Allowing disabled homeless veterans to access housing would directly combat this issue., HUD can ensure that housing-insecure disabled veterans can access permanent supportive housing projects explicitly built to meet their needs by updating its definition of income for housing program eligibility to exclude Department of Veterans Affairs (VA) service-connected disability compensation and pension benefits. Revising the definition of annual income to exclude VA disability compensation and pension benefits would rectify this issue and prevent disabled veterans from being turned away from housing due to their existing benefits.   

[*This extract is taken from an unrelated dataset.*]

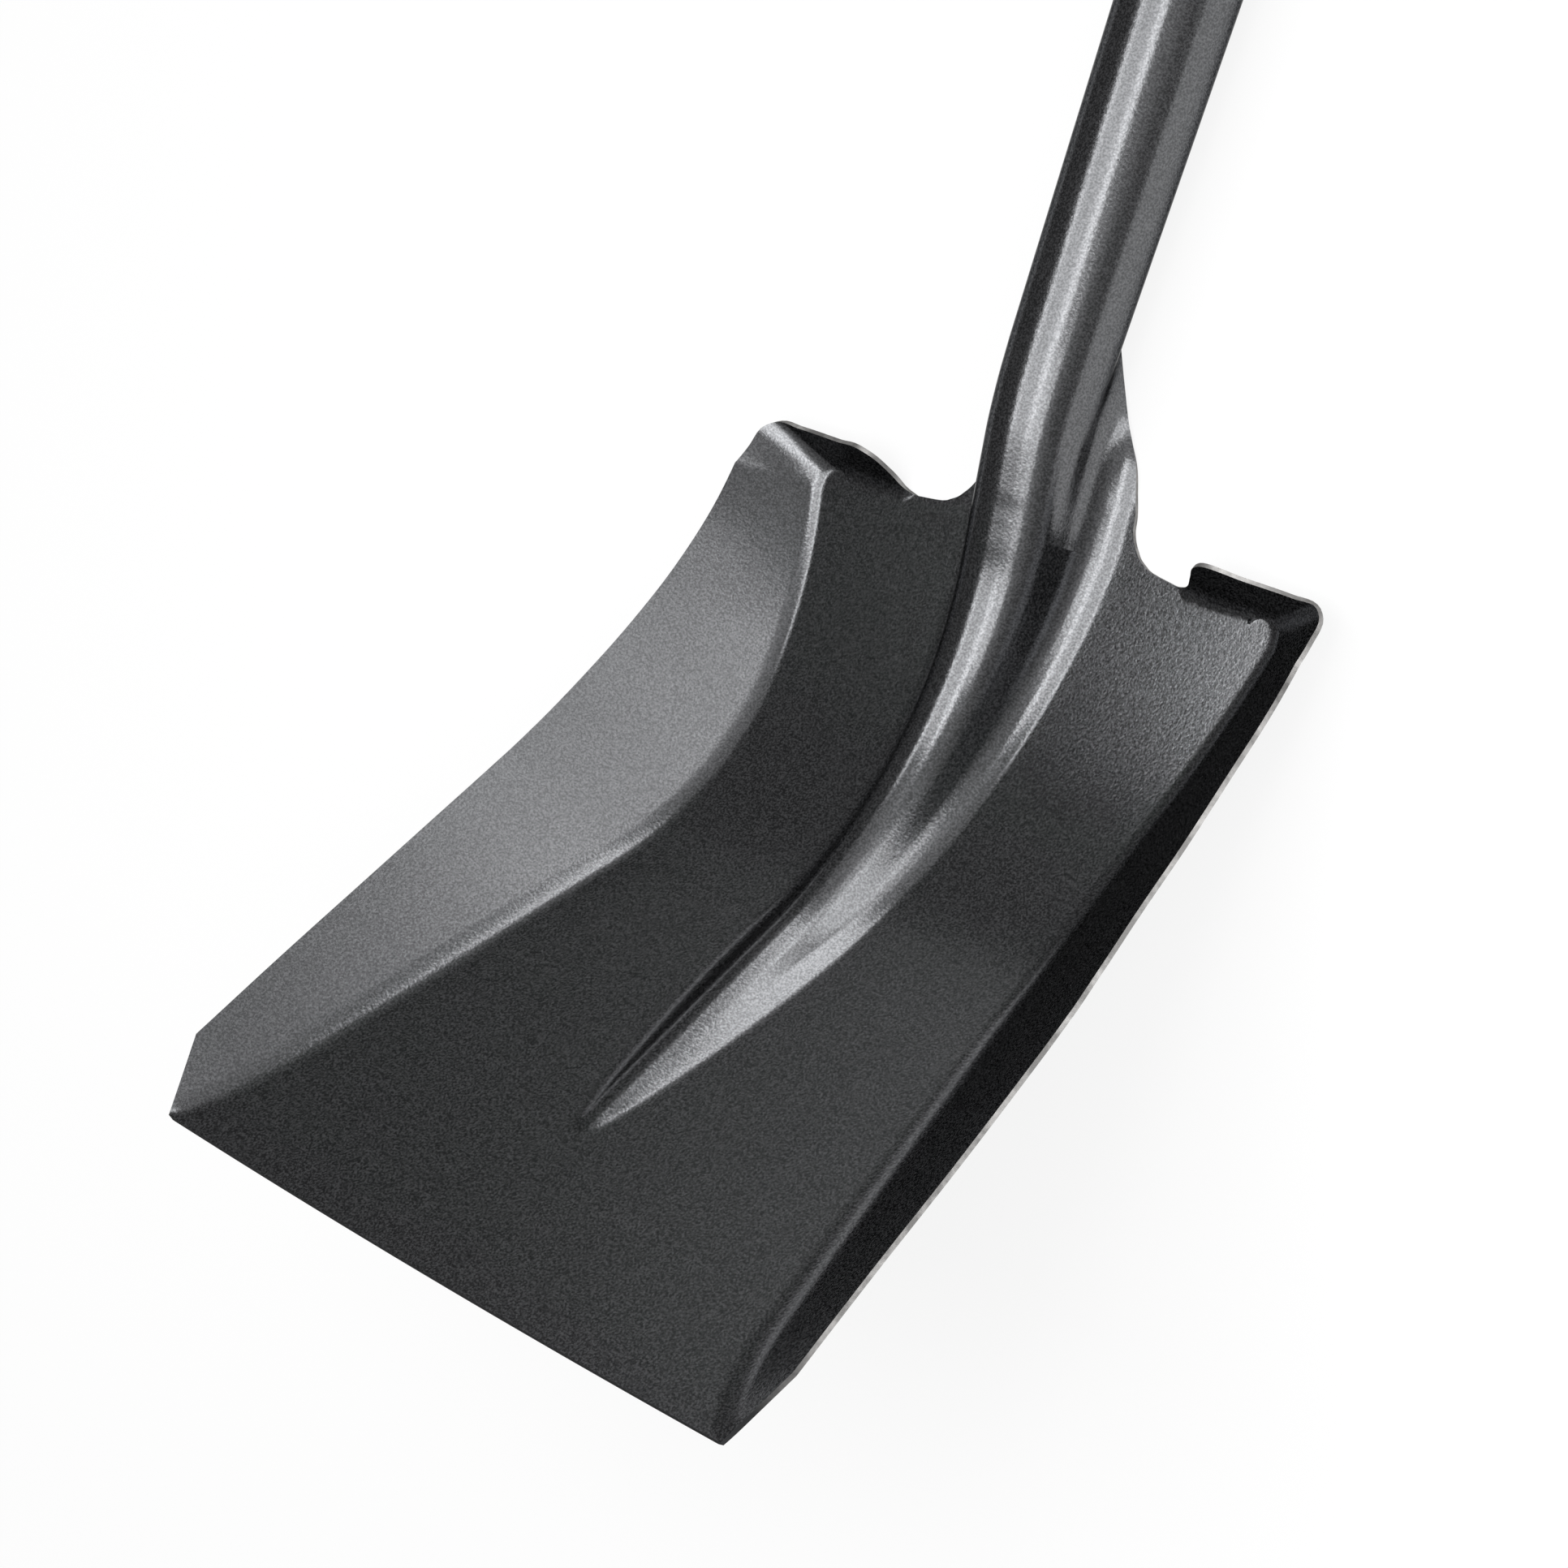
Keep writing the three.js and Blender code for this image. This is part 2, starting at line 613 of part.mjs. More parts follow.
// An arm of the yoke, thinner all round by an inset. Its sections are flattened ovals that spread
// from the neck, run beside the hand and end in a round eye.
function arm(side, inset) {
  const start = -forkStart;
  const eye = eyeRadius - inset;
  const rings = [];
  for (let i = 0; i <= armSteps + eyeSteps; i += 1) {
    const onEye = Math.max(i - armSteps, 0) / eyeSteps;
    const straight = start * (1 - Math.min(i / armSteps, 1));
    const along = onEye > 0 ? eye * Math.sin((onEye * Math.PI) / 2) : straight;
    const spread = THREE.MathUtils.smoothstep(along, start, start + forkRun);
    const slant = Math.max(1, Math.hypot(1, (yokeHalfWidth / forkRun) * 6 * spread * (1 - spread)));
    const round = Math.max(along, 0) / eye;
    const cap = Math.sqrt(Math.max(1 - round * round, eyeTipShare));
    const width = (armHalfWidth - inset) * slant * Math.pow(Math.max(1 - round ** 4, eyeTipShare), 1 / 4);
    const swell = THREE.MathUtils.smoothstep(along, -2 * eyeRadius, 0);
    const depth = THREE.MathUtils.lerp(armHalfDepth, eyeRadius, swell) - inset;
    const power = 2 / THREE.MathUtils.lerp(2, 4, spread);
    const ring = [];
    for (let j = 0; j < armTurn; j += 1) {
      const turn = (2 * Math.PI * j) / armTurn;
      const bulge = (value) => Math.sign(value) * Math.abs(value) ** power;
      ring.push(new THREE.Vector3(
        side * yokeHalfWidth * spread + width * bulge(Math.sin(turn)),
        along,
        depth * cap * bulge(Math.cos(turn)),
      ));
    }
    rings.push(ring);
  }
  return toSolid(loft(rings));
}

// The yoke's neck, a sleeve that narrows to a rounded end between the arms.
function yokeNeck(inset) {
  const radius = tenonRadius + clearance + yokeSheet - inset;
  const bottom = inset > 0 ? -yokeLength - overrun : -yokeLength;
  const reach = armHalfDepth - inset;
  return toSolid(turned([
    [0, bottom],
    [radius, bottom],
    ...neckEndShares.map(([along, width]) => [radius * width, reach * along - forkStart]),
    [0, reach - forkStart],
  ]));
}

function yokeGeometry(front) {
  const outer = yokeNeck(0).add(arm(1, 0)).add(arm(-1, 0));
  const inner = yokeNeck(yokeSheet).add(arm(1, yokeSheet)).add(arm(-1, yokeSheet));
  const at = new THREE.Matrix4();
  const bore = drill(gripRadius + clearance, yokeHalfWidth, alongX, at);
  const rod = drill(rodRadius + clearance, yokeHalfWidth + eyeRadius, alongX, at);
  const rivets = yokeRivetPlaces.map((before) => (
    drill(yokeRivetRadius + clearance, eyeRadius + overrun, alongZ, at.clone().setPosition(0, -before, 0))
  ));
  const shell = cut(outer.subtract(inner), [bore, rod, ...rivets]);
  const width = 2 * (yokeHalfWidth + eyeRadius);
  const block = new THREE.BoxGeometry(width, 2 * (yokeLength + eyeRadius), width);
  const side = front ? 1 : -1;
  block.translate(0, 0, side * (width / 2 + clearance / 2));
  return toGeometry(shell.intersect(toSolid(block))).applyMatrix4(onAxis(gripAxis));
}

// Crosspiece: barrel shaped between the arms, with a hole for its rod.
function crosspieceGeometry() {
  const end = yokeHalfWidth + armHalfWidth - yokeSheet - gripSeat;
  const swell = yokeHalfWidth - armHalfWidth - gripChamfer;
  const outer = barrelShares.map((share) => [
    gripRadius + gripSwell * (1 - share * share),
    swell * share,
  ]);
  const hole = rodRadius + clearance;
  const body = turned([
    [hole, -end],
    [gripRadius - gripChamfer, -end],
    [gripRadius, -end + gripChamfer],
    ...outer,
    [gripRadius, end - gripChamfer],
    [gripRadius - gripChamfer, end],
    [hole, end],
    [hole, -end],
  ]);
  return body.applyMatrix4(alongX).applyMatrix4(onAxis(gripAxis));
}

const washerFace = yokeHalfWidth + armHalfWidth + clearance;
const rodHalf = washerFace + washerThickness + clearance;

function washerGeometry(side) {
  const hole = rodRadius + clearance;
  const ring = turned([
    [hole, 0],
    [washerRadius, 0],
    [washerRadius, washerThickness],
    [hole, washerThickness],
    [hole, 0],
  ]);
  ring.translate(0, side > 0 ? washerFace : -washerFace - washerThickness, 0);
  return ring.applyMatrix4(alongX).applyMatrix4(onAxis(gripAxis));
}

const shovel = new THREE.Group();

function add(name, geometry, color, roughness, metalness) {
  const bare = geometry.clone();
  bare.deleteAttribute('normal');
  bare.deleteAttribute('uv');
  const merged = mergeVertices(bare, weld);
  merged.computeVertexNormals();
  const mesh = new THREE.Mesh(merged, new THREE.MeshStandardMaterial({ color, roughness, metalness }));
  mesh.name = name;
  shovel.add(mesh);
}

const lacquer = [0x2b2c2e, 0.38, 0.75];
const timber = [0xb98a56, 0.6, 0];
const steel = [0x8c8d90, 0.35, 0.9];

add('blade', bladeGeometry(), ...lacquer);
add('shaft', shaftGeometry(), ...timber);
socketRivetPlaces.forEach((behind, i) => {
  const along = panLength + behind;
  const seat = tubeRadius(along) + clearance;
  const pin = rivet(socketRivetRadius, socketRivetHead, socketRivetRise, seat);
  const name = ['socket_rivet_lower', 'socket_rivet_upper'][i];
  add(name, pin.applyMatrix4(alongX).applyMatrix4(onAxis(along)), ...steel);
});
add('yoke_front', yokeGeometry(true), ...lacquer);
add('yoke_back', yokeGeometry(false), ...lacquer);
yokeRivetPlaces.forEach((before, i) => {
  const seat = tenonRadius + clearance + yokeSheet + clearance;
  const pin = rivet(yokeRivetRadius, yokeRivetHead, yokeRivetRise, seat);
  const name = ['yoke_rivet_lower', 'yoke_rivet_upper'][i];
  add(name, pin.applyMatrix4(alongZ).applyMatrix4(onAxis(gripAxis - before)), ...steel);
});
add('grip_crosspiece', crosspieceGeometry(), ...timber);
const rod = rivet(rodRadius, rodHeadRadius, rodHeadRise, rodHalf);
add('grip_rod', rod.applyMatrix4(alongX).applyMatrix4(onAxis(gripAxis)), ...steel);
add('grip_washer_right', washerGeometry(1), ...steel);
add('grip_washer_left', washerGeometry(-1), ...steel);

// The origin is the middle of the shovel's foot on the ground.
const box = new THREE.Box3().setFromObject(shovel);
shovel.position.y = -(box.min.y + box.max.y) / 2;

export default shovel;
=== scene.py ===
"""A square mouth shovel that lies on its heel and its grip, hollow side up, seen from above its right side.

The blade, its frog and its socket are one pressed sheet in dark lacquer. A timber shaft is riveted into the
socket, and a pressed yoke on its other end holds a turned crosspiece.
"""

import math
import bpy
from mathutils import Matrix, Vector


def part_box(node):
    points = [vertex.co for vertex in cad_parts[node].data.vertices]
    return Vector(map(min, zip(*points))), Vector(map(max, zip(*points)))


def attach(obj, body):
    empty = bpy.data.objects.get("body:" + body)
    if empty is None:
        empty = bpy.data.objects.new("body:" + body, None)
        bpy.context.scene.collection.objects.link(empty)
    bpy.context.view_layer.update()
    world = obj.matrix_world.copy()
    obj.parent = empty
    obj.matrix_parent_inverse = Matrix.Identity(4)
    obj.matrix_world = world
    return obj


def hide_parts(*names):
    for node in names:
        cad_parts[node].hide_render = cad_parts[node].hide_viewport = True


bl_info = {
    "name": "Square Mouth Shovel",
    "version": (1, 0, 0),
    "blender": (4, 5, 0),
    "location": "View3D > Sidebar > Shovel",
    "description": "Builds a square mouth shovel and a pale studio around it",
    "category": "Add Mesh",
}

from types import SimpleNamespace

import bmesh
import bpy
import numpy as np
from bpy.props import FloatProperty, FloatVectorProperty, PointerProperty
from mathutils import Matrix, Vector

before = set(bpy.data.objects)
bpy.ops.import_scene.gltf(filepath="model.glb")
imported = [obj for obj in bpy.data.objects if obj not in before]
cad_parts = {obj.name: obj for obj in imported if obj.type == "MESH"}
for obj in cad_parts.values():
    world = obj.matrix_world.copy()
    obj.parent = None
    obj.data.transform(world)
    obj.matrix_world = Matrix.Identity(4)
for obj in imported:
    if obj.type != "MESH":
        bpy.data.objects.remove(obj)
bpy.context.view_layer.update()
MM = 0.001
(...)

I have been in conversations with Oregon lawmakers and the Governor about this issue and will soon meet with representatives in D.C. to advocate for this legislative solution. I was recently named to the Advisory Board of the U.S. Conference of Mayors, and I believe that’s due in large part to being a veteran. I consider it a privilege and a responsibility; this board seat will create additional opportunities for me to advocate for the solutions our community needs most.